--- DATA BLOCK ---

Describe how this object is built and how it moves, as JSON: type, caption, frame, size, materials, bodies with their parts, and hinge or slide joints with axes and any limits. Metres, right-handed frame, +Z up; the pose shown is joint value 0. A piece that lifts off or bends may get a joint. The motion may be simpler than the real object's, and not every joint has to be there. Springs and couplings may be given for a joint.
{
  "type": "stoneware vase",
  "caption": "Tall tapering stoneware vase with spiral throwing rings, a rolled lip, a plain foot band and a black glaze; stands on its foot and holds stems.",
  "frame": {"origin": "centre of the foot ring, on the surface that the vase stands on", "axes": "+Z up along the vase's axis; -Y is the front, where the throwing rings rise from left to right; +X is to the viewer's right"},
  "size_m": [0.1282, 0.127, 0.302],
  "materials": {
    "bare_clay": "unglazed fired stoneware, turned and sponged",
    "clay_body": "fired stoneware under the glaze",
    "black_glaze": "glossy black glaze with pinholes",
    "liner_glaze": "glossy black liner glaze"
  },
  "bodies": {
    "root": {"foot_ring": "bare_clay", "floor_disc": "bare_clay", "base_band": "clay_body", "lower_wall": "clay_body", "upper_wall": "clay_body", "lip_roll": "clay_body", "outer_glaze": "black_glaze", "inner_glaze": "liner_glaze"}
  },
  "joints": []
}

---

Quote each line of the listing above exactly.

• **RESPONSE TO THE EXERCISE**
Describe how this object is built and how it moves, as JSON: type, caption, frame, size, materials, bodies with their parts, and hinge or slide joints with axes and any limits. Metres, right-handed frame, +Z up; the pose shown is joint value 0. A piece that lifts off or bends may get a joint. The motion may be simpler than the real object's, and not every joint has to be there. Springs and couplings may be given for a joint.
{
  "type": "stoneware vase",
  "caption": "Tall tapering stoneware vase with spiral throwing rings, a rolled lip, a plain foot band and a black glaze; stands on its foot and holds stems.",
  "frame": {"origin": "centre of the foot ring, on the surface that the vase stands on", "axes": "+Z up along the vase's axis; -Y is the front, where the throwing rings rise from left to right; +X is to the viewer's right"},
  "size_m": [0.1282, 0.127, 0.302],
  "materials": {
    "bare_clay": "unglazed fired stoneware, turned and sponged",
    "clay_body": "fired stoneware under the glaze",
    "black_glaze": "glossy black glaze with pinholes",
    "liner_glaze": "glossy black liner glaze"
  },
  "bodies": {
    "root": {"foot_ring": "bare_clay", "floor_disc": "bare_clay", "base_band": "clay_body", "lower_wall": "clay_body", "upper_wall": "clay_body", "lip_roll": "clay_body", "outer_glaze": "black_glaze", "inner_glaze": "liner_glaze"}
  },
  "joints": []
}